John Barry, whose nearly 10 years at Baylor University as vice president of marketing and communications spanned multiple administrations and has seen Baylor’s continued rebound from controversy, announced he will leave in January for a similar role at the University of Richmond.
“I came to Baylor because I was drawn to a great value and powerful distinctiveness of its mission,” he said in a statement. “But what I have come to treasure above all are the many, many remarkable people who embody that mission, and who each day renew a commitment to invest time, talent and treasure to advance the promise and potential of Baylor University.”
Barry will begin in his post at Richmond on Jan. 18. Karen Kemp, associate vice president for marketing communications, will serve as acting vice president as Baylor begins a national search for Barry’s replacement.
Assistant Vice President for Media Communications Lori Fogleman described him as a “tremendous leader for our division.”
“He has brought to us the philosophy of ‘work hard,’ and to be excellent in all things as we’re called to do,” Fogleman said. “And have fun while you’re doing those things. My colleagues and I took that philosophy to heart and we ran with it.”
Barry was hired in 2006 by former Baylor President John M. Lilley, who became embroiled in controversy after what became commonly known as the “faculty massacre” after he rejected tenure to 12 of 30 tenure candidates in April 2008. Lilley was fired three months later, with then-Regent Chair Howard Batson acknowledging the tenure denials played a role.
Barry, however, was kept on in his role by interim President David Garland, who served until 2010, and current President Ken Starr. During that time, Baylor has reached new heights in its fundraising efforts, athletics, and greatly expanded academic programs and facilities.

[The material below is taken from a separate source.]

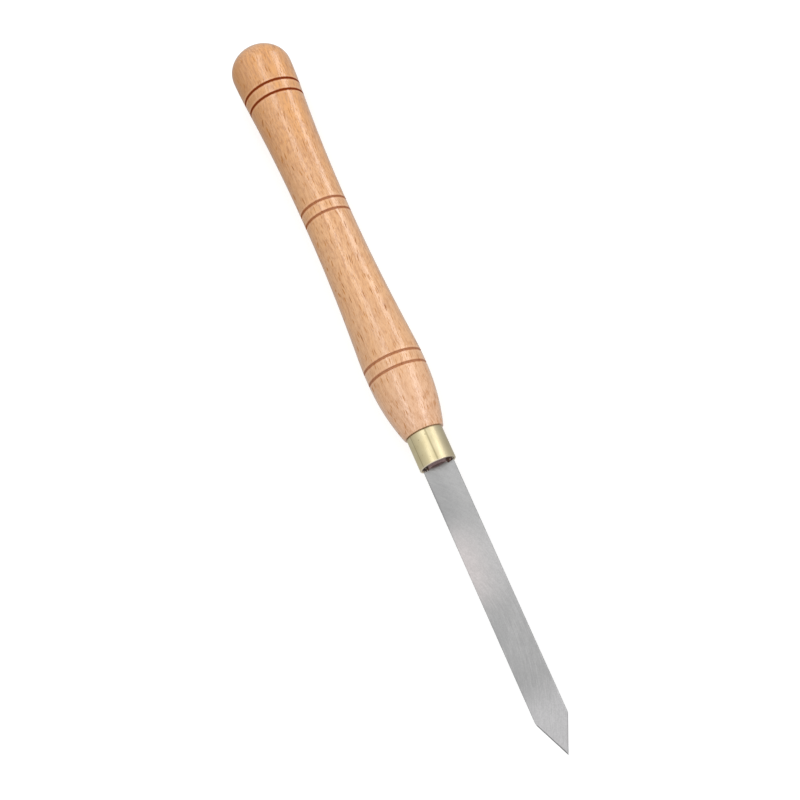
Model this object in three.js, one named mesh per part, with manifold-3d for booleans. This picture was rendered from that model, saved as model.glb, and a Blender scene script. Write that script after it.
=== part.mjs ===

In a release, Baylor said Barry’s “numerous successes include strengthening Baylor’s identity with universally adopted institutional marks and pageantry throughout the campus (and) developing a comprehensive communications strategy that supported the development of Baylor’s Pro Futuris strategic vision,” among several others.
Starr on Monday recognized Barry’s critical role in Baylor’s recent accomplishments.
“We are deeply saddened at the news that John will be leaving Baylor University. . . . For so many of us throughout the University, John was a trusted advisor, a global strategic thinker and a man of immense faith and deep compassion who has left a lasting mark on Baylor,” Starr said in a statement. “And we are profoundly grateful for his dedicated service and vast contributions to the university.”